I just dropped my backpack at the room and went out to go with Som to his village on a tuk-tuk. There was one guy there who had and could play a khaen.
The Khaen Player
Bame Dome Mai village is just a few kilometers from the town over unpaved roads. Som’s house was relatively large. It was clearly that of a man who was quite successful, by village standards. Compared to those of his neighbor’s wooden houses, Som’s was of concrete, even the floor. A large curtain was strung at one end of the house where personal belongings were stored.

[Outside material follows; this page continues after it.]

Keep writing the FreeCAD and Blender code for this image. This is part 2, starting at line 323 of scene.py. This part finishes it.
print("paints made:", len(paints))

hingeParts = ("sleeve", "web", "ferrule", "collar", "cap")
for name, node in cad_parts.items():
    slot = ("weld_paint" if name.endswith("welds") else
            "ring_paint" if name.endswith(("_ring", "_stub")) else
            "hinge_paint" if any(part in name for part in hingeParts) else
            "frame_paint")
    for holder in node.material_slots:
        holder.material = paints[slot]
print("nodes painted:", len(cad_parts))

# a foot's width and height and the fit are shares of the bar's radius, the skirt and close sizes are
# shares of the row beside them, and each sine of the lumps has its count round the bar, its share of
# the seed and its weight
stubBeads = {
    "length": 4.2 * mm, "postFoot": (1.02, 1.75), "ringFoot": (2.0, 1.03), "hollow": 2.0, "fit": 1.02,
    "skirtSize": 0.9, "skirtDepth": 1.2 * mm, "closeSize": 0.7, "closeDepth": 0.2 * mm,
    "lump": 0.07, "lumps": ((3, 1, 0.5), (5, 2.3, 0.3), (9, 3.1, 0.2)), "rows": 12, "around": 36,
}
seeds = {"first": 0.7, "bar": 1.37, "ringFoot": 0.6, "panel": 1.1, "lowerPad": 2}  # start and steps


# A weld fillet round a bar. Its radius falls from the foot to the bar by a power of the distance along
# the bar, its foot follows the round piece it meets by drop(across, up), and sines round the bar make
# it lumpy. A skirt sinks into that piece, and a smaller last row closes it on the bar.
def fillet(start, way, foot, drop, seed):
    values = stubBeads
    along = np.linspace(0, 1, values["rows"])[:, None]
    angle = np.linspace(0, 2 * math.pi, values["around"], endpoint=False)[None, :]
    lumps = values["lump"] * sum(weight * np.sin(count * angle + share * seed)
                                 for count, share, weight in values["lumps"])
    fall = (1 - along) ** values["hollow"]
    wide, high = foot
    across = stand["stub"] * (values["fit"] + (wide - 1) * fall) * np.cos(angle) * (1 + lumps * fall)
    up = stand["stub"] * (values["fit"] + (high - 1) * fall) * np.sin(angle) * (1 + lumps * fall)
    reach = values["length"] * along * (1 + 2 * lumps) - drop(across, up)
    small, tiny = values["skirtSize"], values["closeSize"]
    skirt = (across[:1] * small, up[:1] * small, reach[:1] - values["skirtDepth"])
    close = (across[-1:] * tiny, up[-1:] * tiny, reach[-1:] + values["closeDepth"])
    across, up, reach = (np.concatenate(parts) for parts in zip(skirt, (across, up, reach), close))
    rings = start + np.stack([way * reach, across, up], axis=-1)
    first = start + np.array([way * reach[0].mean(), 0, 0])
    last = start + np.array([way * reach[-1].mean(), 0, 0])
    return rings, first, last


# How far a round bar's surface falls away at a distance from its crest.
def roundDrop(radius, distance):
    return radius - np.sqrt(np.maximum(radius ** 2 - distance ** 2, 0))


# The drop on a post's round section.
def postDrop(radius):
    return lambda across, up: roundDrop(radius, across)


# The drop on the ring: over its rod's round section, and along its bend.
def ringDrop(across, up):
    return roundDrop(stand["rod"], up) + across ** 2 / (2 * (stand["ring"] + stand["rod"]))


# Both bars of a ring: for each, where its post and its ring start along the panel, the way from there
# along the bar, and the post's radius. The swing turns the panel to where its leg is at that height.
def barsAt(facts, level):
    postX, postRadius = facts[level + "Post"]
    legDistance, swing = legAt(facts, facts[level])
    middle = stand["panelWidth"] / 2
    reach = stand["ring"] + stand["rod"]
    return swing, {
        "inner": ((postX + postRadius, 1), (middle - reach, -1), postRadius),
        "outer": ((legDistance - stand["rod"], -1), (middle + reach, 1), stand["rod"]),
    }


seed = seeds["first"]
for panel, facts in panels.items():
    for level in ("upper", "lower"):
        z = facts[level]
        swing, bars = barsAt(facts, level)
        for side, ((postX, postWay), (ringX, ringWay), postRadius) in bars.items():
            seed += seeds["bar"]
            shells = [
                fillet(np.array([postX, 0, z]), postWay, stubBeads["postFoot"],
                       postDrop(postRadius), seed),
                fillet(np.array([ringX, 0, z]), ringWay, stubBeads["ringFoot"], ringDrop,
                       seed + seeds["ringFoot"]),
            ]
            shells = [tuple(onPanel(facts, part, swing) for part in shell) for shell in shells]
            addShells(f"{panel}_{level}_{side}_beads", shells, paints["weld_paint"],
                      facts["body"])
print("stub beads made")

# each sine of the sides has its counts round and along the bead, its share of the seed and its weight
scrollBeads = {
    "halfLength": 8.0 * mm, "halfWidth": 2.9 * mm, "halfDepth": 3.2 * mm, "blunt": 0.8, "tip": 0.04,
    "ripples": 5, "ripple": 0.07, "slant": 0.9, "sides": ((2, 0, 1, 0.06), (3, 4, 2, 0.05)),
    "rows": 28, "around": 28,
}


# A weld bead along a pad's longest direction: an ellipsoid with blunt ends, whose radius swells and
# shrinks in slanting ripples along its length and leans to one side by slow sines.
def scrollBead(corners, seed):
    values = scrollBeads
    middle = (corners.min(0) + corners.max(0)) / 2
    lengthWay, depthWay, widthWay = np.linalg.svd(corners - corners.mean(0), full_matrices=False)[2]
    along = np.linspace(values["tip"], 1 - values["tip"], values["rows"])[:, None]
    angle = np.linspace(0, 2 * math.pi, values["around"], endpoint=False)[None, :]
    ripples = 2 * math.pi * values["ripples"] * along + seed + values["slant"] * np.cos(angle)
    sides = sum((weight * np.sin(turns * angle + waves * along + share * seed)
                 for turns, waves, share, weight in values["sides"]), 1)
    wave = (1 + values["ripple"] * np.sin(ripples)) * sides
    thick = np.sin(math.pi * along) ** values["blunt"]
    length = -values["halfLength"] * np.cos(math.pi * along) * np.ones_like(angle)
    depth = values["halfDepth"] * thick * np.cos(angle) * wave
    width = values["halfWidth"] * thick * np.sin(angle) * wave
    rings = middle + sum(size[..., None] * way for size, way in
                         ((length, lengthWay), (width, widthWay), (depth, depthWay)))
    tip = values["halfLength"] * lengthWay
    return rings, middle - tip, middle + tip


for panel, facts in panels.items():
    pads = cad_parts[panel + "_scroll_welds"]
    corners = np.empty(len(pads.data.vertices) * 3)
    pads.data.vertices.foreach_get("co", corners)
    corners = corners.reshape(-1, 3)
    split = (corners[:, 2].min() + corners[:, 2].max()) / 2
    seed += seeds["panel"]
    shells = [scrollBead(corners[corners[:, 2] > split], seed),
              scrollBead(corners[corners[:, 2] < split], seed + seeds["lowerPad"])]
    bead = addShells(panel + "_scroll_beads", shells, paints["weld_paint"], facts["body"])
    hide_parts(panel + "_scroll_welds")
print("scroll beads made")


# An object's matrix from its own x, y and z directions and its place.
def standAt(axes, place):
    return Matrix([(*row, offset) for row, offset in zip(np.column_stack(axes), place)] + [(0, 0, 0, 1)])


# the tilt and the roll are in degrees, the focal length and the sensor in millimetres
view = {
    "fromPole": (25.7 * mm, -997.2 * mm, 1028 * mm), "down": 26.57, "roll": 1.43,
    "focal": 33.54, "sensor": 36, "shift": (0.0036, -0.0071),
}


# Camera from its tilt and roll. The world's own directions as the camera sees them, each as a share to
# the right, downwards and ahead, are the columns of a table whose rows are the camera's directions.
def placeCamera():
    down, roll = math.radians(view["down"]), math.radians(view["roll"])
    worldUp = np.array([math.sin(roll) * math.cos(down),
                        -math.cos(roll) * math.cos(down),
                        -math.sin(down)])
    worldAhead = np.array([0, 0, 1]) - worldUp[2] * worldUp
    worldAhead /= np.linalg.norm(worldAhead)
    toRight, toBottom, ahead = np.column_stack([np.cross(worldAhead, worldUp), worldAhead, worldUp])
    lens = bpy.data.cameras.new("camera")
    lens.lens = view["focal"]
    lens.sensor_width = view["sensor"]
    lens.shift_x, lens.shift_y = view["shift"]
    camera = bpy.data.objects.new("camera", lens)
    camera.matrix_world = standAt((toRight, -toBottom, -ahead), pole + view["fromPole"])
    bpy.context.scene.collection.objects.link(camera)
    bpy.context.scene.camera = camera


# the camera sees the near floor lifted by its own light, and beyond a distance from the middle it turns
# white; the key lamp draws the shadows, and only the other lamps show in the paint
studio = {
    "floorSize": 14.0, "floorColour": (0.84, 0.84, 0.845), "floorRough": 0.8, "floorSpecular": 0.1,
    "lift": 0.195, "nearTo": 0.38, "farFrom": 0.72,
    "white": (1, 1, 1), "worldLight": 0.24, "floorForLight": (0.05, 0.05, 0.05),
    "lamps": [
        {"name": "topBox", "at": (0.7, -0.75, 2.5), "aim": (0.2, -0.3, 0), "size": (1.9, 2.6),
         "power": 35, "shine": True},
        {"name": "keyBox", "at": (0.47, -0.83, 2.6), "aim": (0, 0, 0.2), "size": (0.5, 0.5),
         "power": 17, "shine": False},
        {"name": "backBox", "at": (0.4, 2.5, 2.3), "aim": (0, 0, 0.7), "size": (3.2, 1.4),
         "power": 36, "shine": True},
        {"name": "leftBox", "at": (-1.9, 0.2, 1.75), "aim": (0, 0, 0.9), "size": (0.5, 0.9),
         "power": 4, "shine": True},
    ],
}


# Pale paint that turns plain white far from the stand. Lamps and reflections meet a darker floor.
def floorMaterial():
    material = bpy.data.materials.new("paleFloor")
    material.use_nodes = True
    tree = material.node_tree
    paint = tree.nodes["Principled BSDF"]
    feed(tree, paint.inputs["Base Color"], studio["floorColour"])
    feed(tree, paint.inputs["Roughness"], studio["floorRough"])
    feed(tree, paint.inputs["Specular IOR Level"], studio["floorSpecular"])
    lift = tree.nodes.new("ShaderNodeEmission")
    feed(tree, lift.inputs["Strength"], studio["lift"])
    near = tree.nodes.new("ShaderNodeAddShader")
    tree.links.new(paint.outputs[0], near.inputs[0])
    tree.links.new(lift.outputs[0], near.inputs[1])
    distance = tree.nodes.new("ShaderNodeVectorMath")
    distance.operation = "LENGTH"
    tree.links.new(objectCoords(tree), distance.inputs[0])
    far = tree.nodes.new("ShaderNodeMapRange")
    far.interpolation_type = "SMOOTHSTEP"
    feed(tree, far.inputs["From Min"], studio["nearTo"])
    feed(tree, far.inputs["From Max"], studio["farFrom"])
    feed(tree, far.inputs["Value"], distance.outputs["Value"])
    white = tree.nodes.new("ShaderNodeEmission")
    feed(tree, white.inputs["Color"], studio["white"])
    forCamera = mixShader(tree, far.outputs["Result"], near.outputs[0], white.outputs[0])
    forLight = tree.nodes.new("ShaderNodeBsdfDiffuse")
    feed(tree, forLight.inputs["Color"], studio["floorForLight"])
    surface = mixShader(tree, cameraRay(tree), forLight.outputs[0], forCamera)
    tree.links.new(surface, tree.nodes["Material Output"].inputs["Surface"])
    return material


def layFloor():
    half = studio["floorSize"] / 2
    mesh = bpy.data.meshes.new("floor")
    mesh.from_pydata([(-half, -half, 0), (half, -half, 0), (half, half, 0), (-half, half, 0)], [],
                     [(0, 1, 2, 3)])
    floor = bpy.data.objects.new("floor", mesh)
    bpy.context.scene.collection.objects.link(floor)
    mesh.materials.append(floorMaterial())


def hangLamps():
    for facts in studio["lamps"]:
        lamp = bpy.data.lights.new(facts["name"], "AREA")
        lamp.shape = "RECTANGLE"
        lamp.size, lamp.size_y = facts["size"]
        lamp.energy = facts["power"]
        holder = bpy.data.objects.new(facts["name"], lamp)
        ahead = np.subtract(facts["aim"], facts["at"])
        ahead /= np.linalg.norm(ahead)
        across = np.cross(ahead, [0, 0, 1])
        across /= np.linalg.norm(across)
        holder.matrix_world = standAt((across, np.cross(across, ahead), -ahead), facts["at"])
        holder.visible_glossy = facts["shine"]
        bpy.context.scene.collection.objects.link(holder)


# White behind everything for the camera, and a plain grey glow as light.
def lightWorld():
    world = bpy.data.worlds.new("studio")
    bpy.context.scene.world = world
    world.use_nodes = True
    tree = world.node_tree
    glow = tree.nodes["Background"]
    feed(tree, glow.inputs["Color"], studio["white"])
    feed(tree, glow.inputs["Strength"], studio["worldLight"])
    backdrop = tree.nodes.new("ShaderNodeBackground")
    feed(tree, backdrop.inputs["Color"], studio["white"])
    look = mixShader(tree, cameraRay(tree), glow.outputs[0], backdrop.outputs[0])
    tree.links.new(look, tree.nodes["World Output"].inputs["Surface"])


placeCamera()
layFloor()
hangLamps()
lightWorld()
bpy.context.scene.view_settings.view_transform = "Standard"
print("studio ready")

His father was watching a home tv shopping channel when we arrived. The house of the khaen player was just behind. Neighbors gathered as he started playing. Unfortunately, he had a cold so his runny nose made playing very difficult. He was game enough, though, to answer questions about the instrument and Som filled in the missing pieces. He bought the khaen from an instrument maker from Sam Neau who visits the village occasionally. According to Som, he was famous among the H’mong for the quality of his khaen. Such is the value of the khaen that its price is determined by the length of the instruments from tip-to-tip measured by hand width. Each span of the hand cost 100,000k! I measured 700,000k on his instrument. It was indeed a fine instrument as the bamboo tubes were very clean and smooth. The sound was beautiful and clear.
I went around the small village for a while but as it was late in the afternoon and I was eager to get out of my grimy clothes, I bade Som goodbye.